Cox Direct to Offer Branded Envelope With Lamaze
"See Them Grow From Lamaze Family" will mail to 750,000 homes each quarter to families with babies age 2 months to 2 years, using mailing lists from Cox's database and from the subscriber list for Lamaze Family magazine, a 1 million circulation quarterly publication that focuses on developmental issues.
"We just thought it would be a great partnership, given their direct mail expertise and the fact that we've never done direct [marketing] to the home before," said Paul Kessinger, vice president of marketing at the Lamaze Institute.
Lamaze, widely known for its prenatal training classes, also publishes magazines and videos for maternity nurses, childbirth educators and new parents. It also has a product called "Special Delivery," in which coupons, promotional literature and samples are packaged with Lamaze Family magazine.
The co-branding agreement will enable Lamaze to use the distribution expertise of Cox Direct, while Cox hopes to capitalize on the brand awareness of Lamaze and the relationships it has with its advertisers.
"When you have just gone through the process of having a baby, Lamaze is a brand name you know," said Kessinger. "Having that co-branding on there helps get mail opened. It helps give it some visibility vs. all the other direct mail that comes into the house."
The agreement also marks the first time Cox has branded a niche envelope, the company said. And it expands the age group that the See Them Grow mailer reaches. Previously, the mailer had gone to families with children age 5-18 months, but the Lamaze-branded envelope will be segmented into three age groups: 2-6 months, 7-12 months and 13-24 months.
"With the three age groups, it will allow [advertisers] to come in with a continuity program," said Karen Conroy, director of marketing at Cox Direct.
The first co-branded envelopes are scheduled to reach consumers in June, Conroy said, adding that the Lamaze partnership will be evaluated at the end of this year.
In addition to coupons and promotional materials, the mailer will include a newsletter jointly produced by Lamaze and Cox Direct.

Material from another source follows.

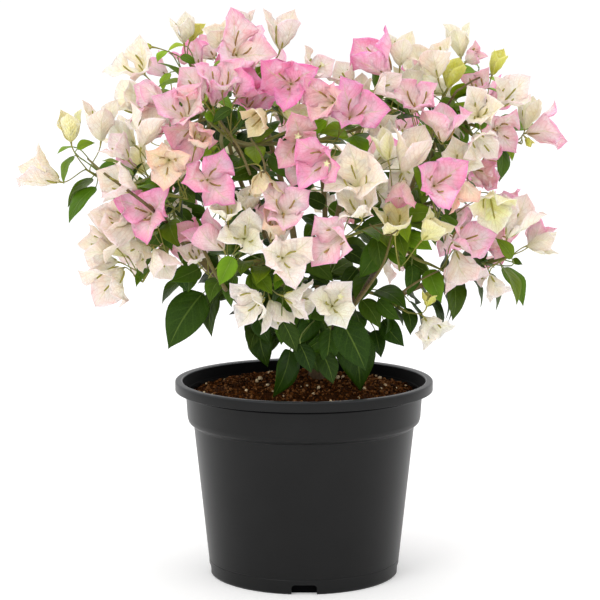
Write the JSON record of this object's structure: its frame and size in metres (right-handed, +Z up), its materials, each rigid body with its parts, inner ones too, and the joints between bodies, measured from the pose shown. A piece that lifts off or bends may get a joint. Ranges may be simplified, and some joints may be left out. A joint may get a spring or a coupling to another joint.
{
  "type": "potted bougainvillea",
  "caption": "Bushy flowering bougainvillea with pink and cream papery bracts on woody stems, rooted in the soil of a round tapered plastic nursery pot.",
  "frame": {"origin": "on the ground under the middle of the pot", "axes": "+Z up, +X to the right and +Y away from whoever looks at the front of the plant"},
  "size_m": [0.4999, 0.4456, 0.5481],
  "materials": {
    "pot": "matt moulded plastic",
    "soil": "loose damp coir crumbs with perlite",
    "bark": "rough bark",
    "foliage": "smooth living leaves and stems",
    "bract_pink": "papery bracts",
    "bract_cream": "papery bracts",
    "bract_peach": "papery bracts"
  },
  "bodies": {
    "root": {"limb_back_left": "foliage", "limb_back_middle": "foliage", "limb_back_right": "foliage", "limb_front": "foliage", "limb_left": "foliage", "limb_left_back": "foliage", "limb_right": "foliage", "limb_right_low": "foliage", "limb_upper_left": "foliage", "limb_upper_middle": "foliage", "limb_upper_right": "foliage", "pot": "pot", "soil": "soil", "spray_crown_middle": "bract_pink", "spray_crown_top": "bract_pink", "spray_far_left": "bract_cream", "spray_heart_high": "bract_pink", "spray_left_bright": "bract_pink", "spray_left_dusky": "bract_pink", "spray_left_high": "bract_cream", "spray_left_inner": "bract_pink", "spray_left_low": "bract_cream", "spray_left_middle": "bract_peach", "spray_left_pink": "bract_pink", "spray_left_shoulder": "bract_pink", "spray_low_middle": "bract_cream", "spray_low_right": "bract_cream", "spray_low_white": "bract_cream", "spray_middle_bud": "bract_cream", "spray_middle_cream": "bract_cream", "spray_middle_front": "bract_cream", "spray_middle_pink": "bract_pink", "spray_right_cream": "bract_cream", "spray_right_edge": "bract_pink", "spray_right_far": "bract_pink", "spray_right_front": "bract_cream", "spray_right_high": "bract_pink", "spray_right_low_pink": "bract_pink", "spray_right_peak": "bract_cream", "spray_right_pink": "bract_pink", "spray_right_shoulder": "bract_pink", "spray_right_tip": "bract_cream", "spray_right_yellow": "bract_cream", "spray_round_01": "bract_pink", "spray_round_02": "bract_cream", "spray_round_03": "bract_pink", "spray_round_04": "bract_cream", "spray_round_05": "bract_pink", "spray_round_06": "bract_cream", "spray_round_07": "bract_pink", "spray_round_08": "bract_cream", "spray_round_09": "bract_pink", "spray_round_10": "bract_cream", "spray_round_11": "bract_pink", "spray_round_12": "bract_cream", "spray_round_13": "bract_pink", "spray_round_14": "bract_cream", "spray_round_15": "bract_pink", "spray_upper_left_tip": "bract_cream", "trunk": "bark"}
  },
  "joints": []
}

"It's a new way of getting out our clients' messages," he said. "We have contacts with all those baby-product and infant-product manufacturers. We run a lot of advertising with them."
The two companies have divided the advertisers that they had in common, so that sales representatives from each will not overlap each other's territories.
Conroy said that some of the top consumer-goods companies were looking at the program, although she declined to identify any potential advertisers.